* **WHAT IS BEING ASKED**
Within the material below, transcribe exactly the lines from the one holding "for turns, corner" through the one holding "if empty is", keeping both ends and skipping the rest.
-.-.-
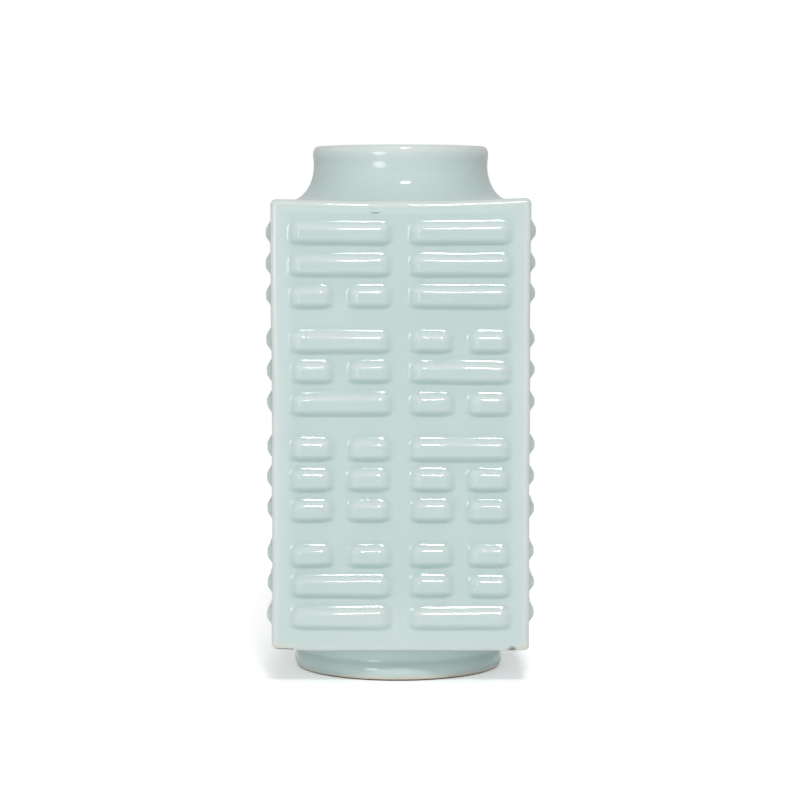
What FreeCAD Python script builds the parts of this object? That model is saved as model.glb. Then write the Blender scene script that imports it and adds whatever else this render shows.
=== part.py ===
import FreeCAD, Part
import math
import os

# A square porcelain vase with a round neck and a round foot, after the jade cong.
# It stands on its foot at Z = 0 with its axis on Z, and its front looks along -Y.
# Leather-hard slabs are mitred and luted into a box, a thrown neck and foot ring are
# luted on above and below, and every wall carries the eight trigrams in relief.

# Driving dimensions, in millimetres and degrees.

body_width = 134.0            # across two opposite walls, without the relief
body_height = 233.2           # from the underside of the base slab to the shoulder
edge_radius = 3.0             # of all twelve edges of the box
wall_thickness = 6.5
shoulder_thickness = 6.5
base_thickness = 6.5

strip_leg = 6.0               # clay pressed into each inner corner, along either wall

mouth_radius = 41.0           # the way in, through the neck and the shoulder
neck_wall = 5.6
neck_height = 29.0            # from the shoulder to the rim
neck_flare_height = 17.0      # of the hollow curve from the neck down to the shoulder
neck_flare_reach = 11.4       # how far that curve stands out from the neck
lip_projection = 0.5          # how far the lip stands out from the neck
lip_throat = 2.8              # height over which the neck widens to the lip
lip_radius = 2.6              # rounding on the outside of the lip
lip_bevel = 1.3               # inside edge of the mouth

foot_height = 17.8
foot_collar_radius = 54.4     # outside of the foot, under the base
foot_wall = 4.9
foot_roll_height = 9.5        # the swelling round the bottom of the foot
foot_roll_projection = 1.8
foot_rim_bevel = 1.9          # inside edge of the foot

# Round stretches of every profile are made in short straight steps, as a template for
# clay is filed, which keeps each surface to a few flats or plain cones.
flare_steps = 8
lip_steps = 3
foot_roll_steps = 5
crest_steps = 2
root_steps = 1

relief_height = 3.3           # of a bar over its wall
relief_slope = 37.0           # of a bar's flanks, from the wall
crest_round = 4.6             # the soft turn from a flank to the flat crest
root_round = 2.5              # the hollow turn from the wall to a flank
relief_top_margin = 8.3       # from the topmost bars up to the shoulder
relief_bottom_margin = 10.1   # from the lowest bars down to the underside of the base
relief_side_margin = 7.6      # bare wall to the left and right of the relief
column_gap = 7.0              # between the two columns of a wall
trigram_gap = 7.6             # between two trigrams of a column
line_gap = 0.9                # between two lines of a trigram
bar_break = 1.4               # between the two halves of a broken line

# A trigram's three lines from the top down, where 1 is whole and 0 is broken.
heaven = (1, 1, 1)
lake = (0, 1, 1)
fire = (1, 0, 1)
thunder = (0, 0, 1)
wind = (1, 1, 0)
water = (0, 1, 0)
mountain = (1, 0, 0)
earth = (0, 0, 0)

# Each wall's two columns from the top down, as seen from outside.
left_column = (wind, fire, earth, lake)
right_column = (heaven, water, mountain, thunder)

# What follows from the dimensions above.

half_width = body_width / 2
half_inside = half_width - wall_thickness
base_top = foot_height + base_thickness
shoulder_top = foot_height + body_height
shoulder_underside = shoulder_top - shoulder_thickness
wall_height = shoulder_underside - base_top
relief_reach = body_height - relief_top_margin - relief_bottom_margin
relief_middle = foot_height + relief_bottom_margin + relief_reach / 2
neck_radius = mouth_radius + neck_wall
overlap = 1.0                 # how far a cutting tool runs past what it cuts
level = 0.001                 # heights nearer than this are the same

trigrams_high = len(left_column)
lines_high = len(heaven)
gaps_in_column = trigrams_high * (lines_high - 1) * line_gap + (trigrams_high - 1) * trigram_gap
bar_width = (relief_reach - gaps_in_column) / (trigrams_high * lines_high)
bar_length = half_width - relief_side_margin - column_gap / 2
line_pitch = bar_width + line_gap
trigram_pitch = lines_high * bar_width + (lines_high - 1) * line_gap + trigram_gap
column_offset = (column_gap + bar_length) / 2


def point(x, y, z):
    return FreeCAD.Vector(x, y, z)


def line(start, end):
    return Part.LineSegment(start, end).toShape()


def arc(start, through, end):
    return Part.Arc(start, through, end).toShape()


def face_of(edges):
    return Part.Face(Part.Wire(Part.__sortEdges__(edges)))


def on_circle(centre, radius, degrees):
    """A point of a circle in plan."""
    turn = math.radians(degrees)
    return point(centre.x + radius * math.cos(turn), centre.y + radius * math.sin(turn), centre.z)


def round_stretch(across, up, radius, start, end, steps):
    """A round stretch of a profile about a centre, from one angle to another, in degrees."""
    angles = [math.radians(start + (end - start) * step / steps) for step in range(steps + 1)]
    return [(across + radius * math.cos(turn), up + radius * math.sin(turn)) for turn in angles]


def polygon(points):
    return Part.Face(Part.makePolygon(points + points[:1]))


def turned(profile):
    """The solid that a closed profile makes, turned once round the vase's axis."""
    section = polygon([point(radius, 0, z) for radius, z in profile])
    return section.revolve(point(0, 0, 0), point(0, 0, 1), 360)


def bar_profile(width):
    """A bar's outline across a width: a hollow root, a straight flank and a soft crest."""
    slope = math.radians(relief_slope)
    half = width / 2
    rounds = (crest_round + root_round) * math.tan(slope / 2)
    crest = half - relief_height / math.tan(slope) - rounds
    root_end = 270 - relief_slope
    crest_start = 90 - relief_slope
    flank = round_stretch(half, root_round, root_round, 270, root_end, root_steps)
    crest_axis = relief_height - crest_round
    flank += round_stretch(crest, crest_axis, crest_round, crest_start, 90, crest_steps)
    return flank + [(-across, rise) for across, rise in reversed(flank)]


def bar(length, x, z):
    """One bar on the front wall: what its cross section and its long section share."""
    left = x - length / 2
    bottom = z - bar_width / 2
    cross = [point(left, -half_width - rise, z + across) for across, rise in bar_profile(bar_width)]
    long = [point(x + across, -half_width - rise, bottom) for across, rise in bar_profile(length)]
    along_x = polygon(cross).extrude(point(length, 0, 0))
    along_z = polygon(long).extrude(point(0, 0, bar_width))
    return along_x.common(along_z)


def trigram_line(whole, x, z):
    """A whole bar, or two short ones with a break between them."""
    if whole:
        return [bar(bar_length, x, z)]
    short = (bar_length - bar_break) / 2
    offset = (short + bar_break) / 2
    return [bar(short, x - offset, z), bar(short, x + offset, z)]


def column(trigrams, x):
    """The bars of one column, from the topmost trigram down."""
    bars = []
    for place, trigram in enumerate(trigrams):
        middle = relief_middle + ((trigrams_high - 1) / 2 - place) * trigram_pitch
        for row, whole in enumerate(trigram):
            bars += trigram_line(whole, x, middle + ((lines_high - 1) / 2 - row) * line_pitch)
    return bars


def wall_slab():
    """The front wall without its relief: mitred ends, and half of each upright edge."""
    edge_axis = half_width - edge_radius
    ends = []
    edges = []
    for side in (-1, 1):
        centre = point(side * edge_axis, -edge_axis, base_top)
        face_end = on_circle(centre, edge_radius, 270)
        mitre_end = on_circle(centre, edge_radius, 270 + side * 45)
        inside_end = point(side * half_inside, -half_inside, base_top)
        edges.append(arc(face_end, on_circle(centre, edge_radius, 270 + side * 22.5), mitre_end))
        edges.append(line(mitre_end, inside_end))
        ends.append((face_end, inside_end))
    edges.append(line(ends[0][0], ends[1][0]))
    edges.append(line(ends[0][1], ends[1][1]))
    return face_of(edges).extrude(point(0, 0, wall_height))


def wall():
    """The front wall with both columns of trigrams standing on it."""
    bars = column(left_column, -column_offset) + column(right_column, column_offset)
    return wall_slab().fuse(bars).removeSplitter()


def lies_level(edge, z):
    return all(abs(end.Z - z) < level for end in edge.Vertexes)


def square_slab(bottom, thickness, soft_side):
    """A slab as wide as the body, rounded at its corners and round the edge of its soft side."""
    slab = Part.makeBox(body_width, body_width, thickness, point(-half_width, -half_width, bottom))
    outside = [edge for edge in slab.Edges if not lies_level(edge, edge.Vertexes[0].Z)]
    outside += [edge for edge in slab.Edges if lies_level(edge, soft_side)]
    return slab.makeFillet(edge_radius, outside)


def shoulder_slab():
    """The top of the box, softened along its upper edge and open under the neck."""
    slab = square_slab(shoulder_underside, shoulder_thickness, shoulder_top)
    opening = Part.makeCylinder(
        mouth_radius, shoulder_thickness + 2 * overlap, point(0, 0, shoulder_underside - overlap)
    )
    return slab.cut(opening)


def base_slab():
    """The bottom of the box, softened along its lower edge."""
    return square_slab(foot_height, base_thickness, foot_height)


def clay_strip():
    """The strip in the front left inner corner, thumbed hollow between the two walls."""
    corner = point(-half_inside, -half_inside, base_top)
    along = corner + point(strip_leg, 0, 0)
    back = corner + point(0, strip_leg, 0)
    hollow = on_circle(corner + point(strip_leg, strip_leg, 0), strip_leg, 225)
    section = face_of([line(corner, along), arc(along, hollow, back), line(back, corner)])
    return section.extrude(point(0, 0, wall_height))


def bow(height, reach):
    """The radius and half turn, in degrees, of an arc that is tangent at its middle."""
    radius = (height ** 2 + reach ** 2) / (2 * reach)
    return radius, math.degrees(math.asin(height / radius))


def neck():
    """The thrown neck: a straight bore, a hollow flare outside, and a rounded lip."""
    rim = shoulder_top + neck_height
    flare_top = shoulder_top + neck_flare_height
    flare_radius, flare_turn = bow(neck_flare_height, neck_flare_reach)
    flare_axis = neck_radius + flare_radius
    lip_start = rim - lip_radius
    lip_axis = neck_radius + lip_projection - lip_radius
    return turned(
        [(mouth_radius, shoulder_top)]
        + round_stretch(flare_axis, flare_top, flare_radius, 180 + flare_turn, 180, flare_steps)
        + [(neck_radius, lip_start - lip_throat)]
        + round_stretch(lip_axis, lip_start, lip_radius, 0, 90, lip_steps)
        + [(mouth_radius + lip_bevel, rim), (mouth_radius, rim - lip_bevel)]
    )


def foot_ring():
    """The foot: a collar under the base that swells into a roll, with a flat rim to stand on."""
    inside = foot_collar_radius - foot_wall
    half_roll = foot_roll_height / 2
    roll_radius, roll_turn = bow(half_roll, foot_roll_projection)
    roll_axis = foot_collar_radius + foot_roll_projection - roll_radius
    return turned(
        [(inside, foot_height), (foot_collar_radius, foot_height)]
        + round_stretch(roll_axis, half_roll, roll_radius, roll_turn, -roll_turn, foot_roll_steps)
        + [(inside + foot_rim_bevel, 0), (inside, foot_rim_bevel)]
    )


def quarter_turns(shape, count):
    """A copy of a shape, turned about the vase's axis."""
    copy = shape.copy()
    copy.rotate(point(0, 0, 0), point(0, 0, 1), 90 * count)
    return copy


nodes = {
    "neck": neck(),
    "shoulder_slab": shoulder_slab(),
    "base_slab": base_slab(),
    "foot_ring": foot_ring(),
}
front = wall()
for turns, side in enumerate(("front", "right", "back", "left")):
    nodes[side + "_wall"] = quarter_turns(front, turns)
strip = clay_strip()
for turns, corner in enumerate(("front_left", "front_right", "back_right", "back_left")):
    nodes[corner + "_clay_strip"] = quarter_turns(strip, turns)

os.makedirs("parts", exist_ok=True)
for name, shape in nodes.items():
    if not shape.isValid() or len(shape.Solids) != 1:
        raise ValueError(name + " is not one sound solid")
    shape.Solids[0].exportStep("parts/" + name + ".step")
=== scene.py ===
import math

import bpy
import numpy as np
from mathutils import Matrix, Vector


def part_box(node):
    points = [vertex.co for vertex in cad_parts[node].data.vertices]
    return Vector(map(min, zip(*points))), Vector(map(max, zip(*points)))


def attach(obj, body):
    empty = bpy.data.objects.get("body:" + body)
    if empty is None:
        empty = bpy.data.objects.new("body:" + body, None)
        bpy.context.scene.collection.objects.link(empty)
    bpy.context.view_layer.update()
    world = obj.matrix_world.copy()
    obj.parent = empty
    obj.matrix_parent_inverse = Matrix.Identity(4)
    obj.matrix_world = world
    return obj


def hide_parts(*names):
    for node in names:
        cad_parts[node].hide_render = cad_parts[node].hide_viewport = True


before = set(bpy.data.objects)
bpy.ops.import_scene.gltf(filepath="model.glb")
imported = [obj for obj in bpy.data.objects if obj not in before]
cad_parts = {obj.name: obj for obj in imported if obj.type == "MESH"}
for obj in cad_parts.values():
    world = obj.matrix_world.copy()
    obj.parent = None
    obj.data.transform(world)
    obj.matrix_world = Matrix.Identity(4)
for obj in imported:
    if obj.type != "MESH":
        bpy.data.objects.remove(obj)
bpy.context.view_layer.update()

# Base slab

# A leather-hard sheet of porcelain clay, cut square, with its lower edge and its upright
# corners wiped round with a wet sponge. The four walls stand on it, the foot ring hangs
# from it, and the same celadon glaze covers it as the rest of the vase.

base_low, base_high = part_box("base_slab")
half_body = base_high.x
edge_round = 0.003
foot_outside = 0.0544
foot_inside = 0.0495
wall_thickness = 0.0065
flat_depth = 0.5              # how deep the glaze lies on the flats, from 0 thin to 1 pooled
edge_loss = 0.22              # how much less of it stays on an edge
side_points = 88              # points along one side of a loop round the body
corner_turns = (0, 6, 12, 18, 24, 30, 36, 41, 44.7, 45, 45.3, 49, 54, 60, 66, 72, 78, 84)
edge_turns = (0, 9, 18, 27, 36, 45, 54, 63, 72, 81, 90)

shoulder_low, shoulder_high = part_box("shoulder_slab")

# How far the hand-made box strays from true, at most.
edge_sag = 0.0007             # the shoulder's edges, between its corners
corner_curl = 0.00075         # the shoulder's corners
right_curl = 0.00027          # and so much more at the right, and less at the left
corner_lift = 0.0008          # the front left corner of the base
wall_dish = 0.0012            # the front and the back wall
left_taper = 0.0005           # the lower half of the left wall
right_taper = 0.0003          # and of the right one


def eased(low, high, value):
    """Nought below one value, one above another, and a soft step between."""
    share = np.clip((value - low) / (high - low), 0.0, 1.0)
    return share * share * (3 - 2 * share)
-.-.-
* **COMPLETED TASK**
for turns, corner in enumerate(("front_left", "front_right", "back_right", "back_left")):
    nodes[corner + "_clay_strip"] = quarter_turns(strip, turns)

os.makedirs("parts", exist_ok=True)
for name, shape in nodes.items():
    if not shape.isValid() or len(shape.Solids) != 1:
        raise ValueError(name + " is not one sound solid")
    shape.Solids[0].exportStep("parts/" + name + ".step")
=== scene.py ===
import math

import bpy
import numpy as np
from mathutils import Matrix, Vector


def part_box(node):
    points = [vertex.co for vertex in cad_parts[node].data.vertices]
    return Vector(map(min, zip(*points))), Vector(map(max, zip(*points)))


def attach(obj, body):
    empty = bpy.data.objects.get("body:" + body)
    if empty is None:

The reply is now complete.